**Raw data**
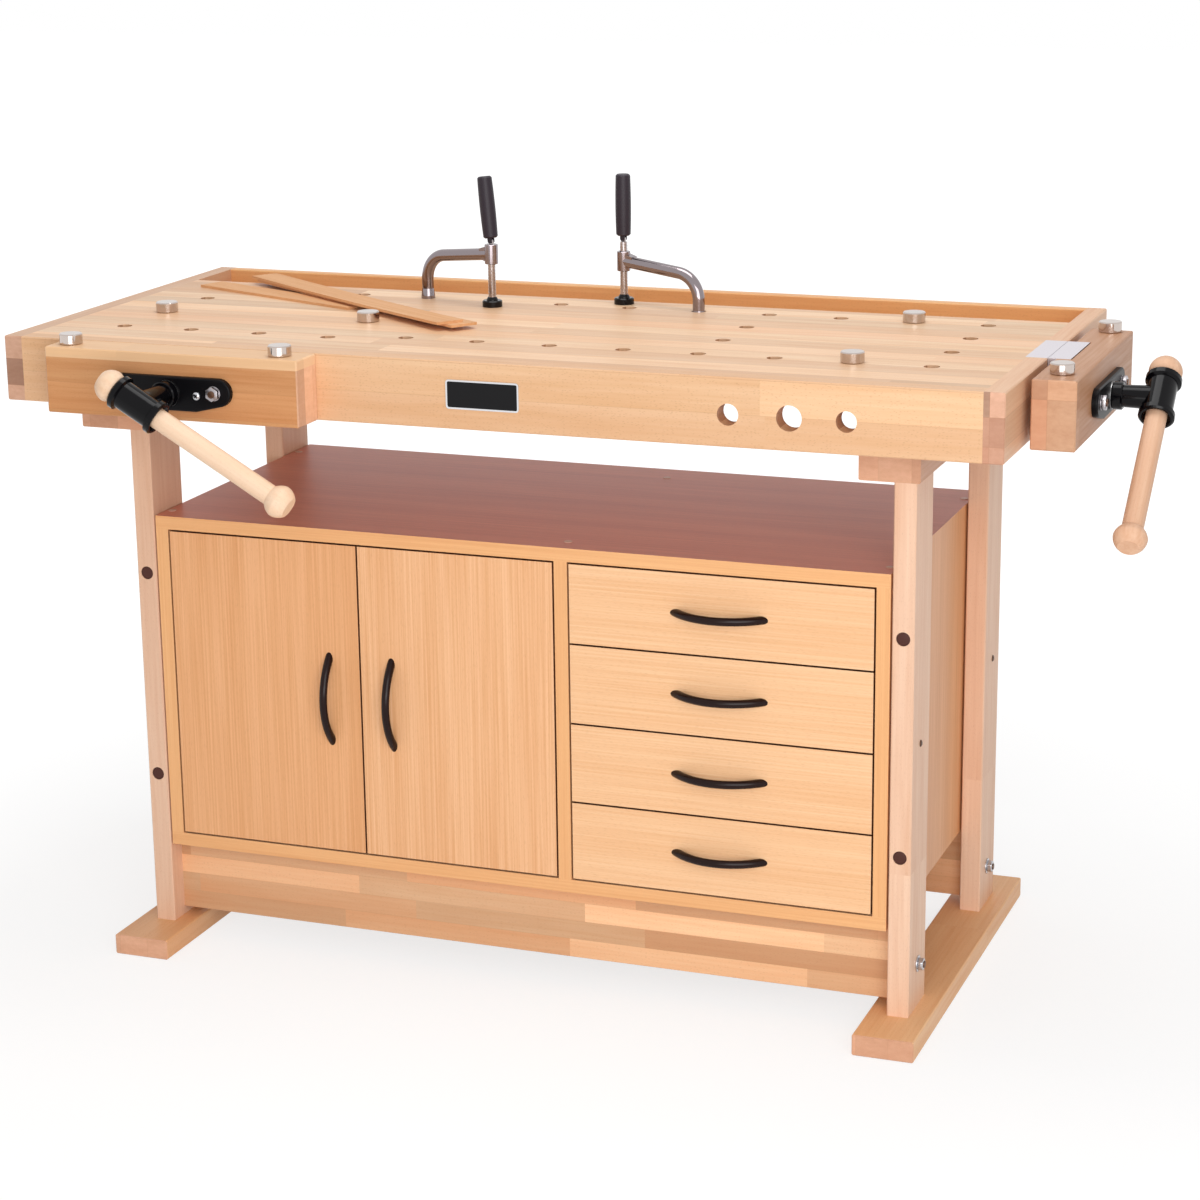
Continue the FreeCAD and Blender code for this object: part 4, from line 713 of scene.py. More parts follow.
@dataclass(frozen=True)
class Frame:
    """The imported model, places on it given in the bench's own drawing, and the materials made so far.

    The drawing measures from the left end of the top, the front face of its apron and the floor.
    """

    nodes: dict
    corner: Vector
    made: dict[str, bpy.types.Material] = field(default_factory=dict)

    def at(self, x: float, y: float, z: float) -> Vector:
        """A place given in millimetres of the drawing, in the frame."""
        return self.corner + Vector((x, y, z)) * MM

    def material(self, finish: Finish) -> bpy.types.Material:
        """Give the material of a finish, made when it is first asked for.

        Args:
            finish: the finish.

        Returns:
            Its material.
        """
        if finish.name not in self.made:
            self.made[finish.name] = finish.material()
        return self.made[finish.name]

    def paint(self, node: str, finishes: list[Finish], rule: Rule | None = None) -> None:
        """Give a node its finishes.

        Args:
            node: name of the node.
            finishes: finishes in the order of the rule's answers.
            rule: from a face's middle and normal, which finish it gets; without one the first covers all.
        """
        mesh = self.nodes[node].data
        mesh.materials.clear()
        for finish in finishes:
            mesh.materials.append(self.material(finish))
        for face in mesh.polygons:
            face.material_index = rule(face.center, face.normal) if rule else 0
        log.info("painted %s with %s", node, ", ".join(f.name for f in finishes))

    def board(self, node: str, faces: SolidBeech, ends: SolidBeech) -> None:
        """Give a wooden node one finish along its grain and another on its ends."""
        axis = faces.grain.value[0]
        self.paint(node, [faces, ends], lambda middle, normal: 1 if abs(normal[axis]) > SQUARE else 0)

    def piece(self, name: str, mesh: Mesh, stand: Stand, finishes: list[Finish], body: str = "bench",
              slot: str = "bright_steel", smooth: float = 35.0) -> bpy.types.Object:
        """Finish a new piece and make it ride on a body.

        Args:
            name: the piece's name.
            mesh: its shape, in the stand's frame.
            stand: where it goes.
            finishes: its finishes; faces name them by material index.
            body: body that it rides on.
            slot: not used.
            smooth: faces that meet at less than this angle look like one surface, in degrees.

        Returns:
            The finished object.
        """
        bmesh.ops.transform(mesh, matrix=stand.matrix(), verts=mesh.verts)
        bmesh.ops.recalc_face_normals(mesh, faces=mesh.faces)
        for face in mesh.faces:
            face.smooth = True
        for edge in mesh.edges:
            edge.smooth = len(edge.link_faces) == 2 and edge.calc_face_angle() < math.radians(smooth)
        data = bpy.data.meshes.new(name)
        mesh.to_mesh(data)
        mesh.free()
        for finish in finishes:
            data.materials.append(self.material(finish))
        made = linked(name, data)
        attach(made, body)
        log.info("made %s on %s, %d faces", name, body, len(data.polygons))
        return made


def cylinder(mesh: Mesh, diameter: float, low: float, high: float, segments: int = 32,
             centre: Pair = (0.0, 0.0)) -> list:
    """Add a closed cylinder along +Z.

    Args:
        mesh: mesh to add to.
        diameter: its diameter.
        low: Z of the lower end.
        high: Z of the upper end.
        segments: sides of the circle.
        centre: X and Y of the axis.

    Returns:
        The new vertices.
    """
    middle = Matrix.Translation((centre[0], centre[1], (low + high) / 2))
    return bmesh.ops.create_cone(
        mesh, cap_ends=True, cap_tris=False, segments=segments, radius1=diameter / 2, radius2=diameter / 2,
        depth=high - low, matrix=middle,
    )["verts"]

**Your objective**
Reproduce every line above without error.

**Response to this task**
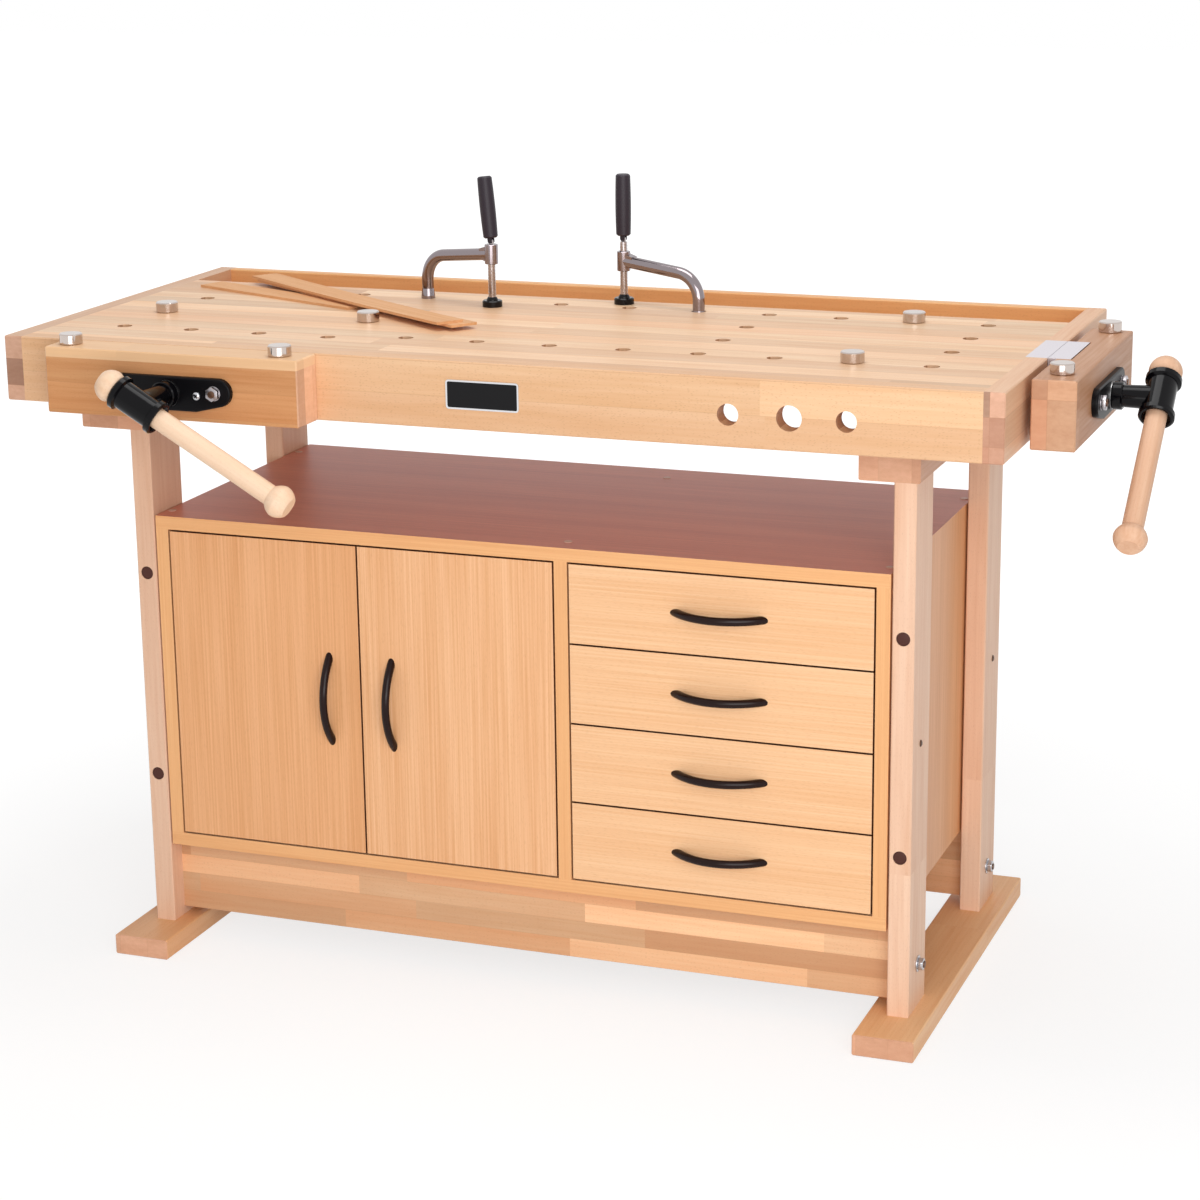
Continue the FreeCAD and Blender code for this object: part 4, from line 713 of scene.py. More parts follow.
@dataclass(frozen=True)
class Frame:
    """The imported model, places on it given in the bench's own drawing, and the materials made so far.

    The drawing measures from the left end of the top, the front face of its apron and the floor.
    """

    nodes: dict
    corner: Vector
    made: dict[str, bpy.types.Material] = field(default_factory=dict)

    def at(self, x: float, y: float, z: float) -> Vector:
        """A place given in millimetres of the drawing, in the frame."""
        return self.corner + Vector((x, y, z)) * MM

    def material(self, finish: Finish) -> bpy.types.Material:
        """Give the material of a finish, made when it is first asked for.

        Args:
            finish: the finish.

        Returns:
            Its material.
        """
        if finish.name not in self.made:
            self.made[finish.name] = finish.material()
        return self.made[finish.name]

    def paint(self, node: str, finishes: list[Finish], rule: Rule | None = None) -> None:
        """Give a node its finishes.

        Args:
            node: name of the node.
            finishes: finishes in the order of the rule's answers.
            rule: from a face's middle and normal, which finish it gets; without one the first covers all.
        """
        mesh = self.nodes[node].data
        mesh.materials.clear()
        for finish in finishes:
            mesh.materials.append(self.material(finish))
        for face in mesh.polygons:
            face.material_index = rule(face.center, face.normal) if rule else 0
        log.info("painted %s with %s", node, ", ".join(f.name for f in finishes))

    def board(self, node: str, faces: SolidBeech, ends: SolidBeech) -> None:
        """Give a wooden node one finish along its grain and another on its ends."""
        axis = faces.grain.value[0]
        self.paint(node, [faces, ends], lambda middle, normal: 1 if abs(normal[axis]) > SQUARE else 0)

    def piece(self, name: str, mesh: Mesh, stand: Stand, finishes: list[Finish], body: str = "bench",
              slot: str = "bright_steel", smooth: float = 35.0) -> bpy.types.Object:
        """Finish a new piece and make it ride on a body.

        Args:
            name: the piece's name.
            mesh: its shape, in the stand's frame.
            stand: where it goes.
            finishes: its finishes; faces name them by material index.
            body: body that it rides on.
            slot: not used.
            smooth: faces that meet at less than this angle look like one surface, in degrees.

        Returns:
            The finished object.
        """
        bmesh.ops.transform(mesh, matrix=stand.matrix(), verts=mesh.verts)
        bmesh.ops.recalc_face_normals(mesh, faces=mesh.faces)
        for face in mesh.faces:
            face.smooth = True
        for edge in mesh.edges:
            edge.smooth = len(edge.link_faces) == 2 and edge.calc_face_angle() < math.radians(smooth)
        data = bpy.data.meshes.new(name)
        mesh.to_mesh(data)
        mesh.free()
        for finish in finishes:
            data.materials.append(self.material(finish))
        made = linked(name, data)
        attach(made, body)
        log.info("made %s on %s, %d faces", name, body, len(data.polygons))
        return made


def cylinder(mesh: Mesh, diameter: float, low: float, high: float, segments: int = 32,
             centre: Pair = (0.0, 0.0)) -> list:
    """Add a closed cylinder along +Z.

    Args:
        mesh: mesh to add to.
        diameter: its diameter.
        low: Z of the lower end.
        high: Z of the upper end.
        segments: sides of the circle.
        centre: X and Y of the axis.

    Returns:
        The new vertices.
    """
    middle = Matrix.Translation((centre[0], centre[1], (low + high) / 2))
    return bmesh.ops.create_cone(
        mesh, cap_ends=True, cap_tris=False, segments=segments, radius1=diameter / 2, radius2=diameter / 2,
        depth=high - low, matrix=middle,
    )["verts"]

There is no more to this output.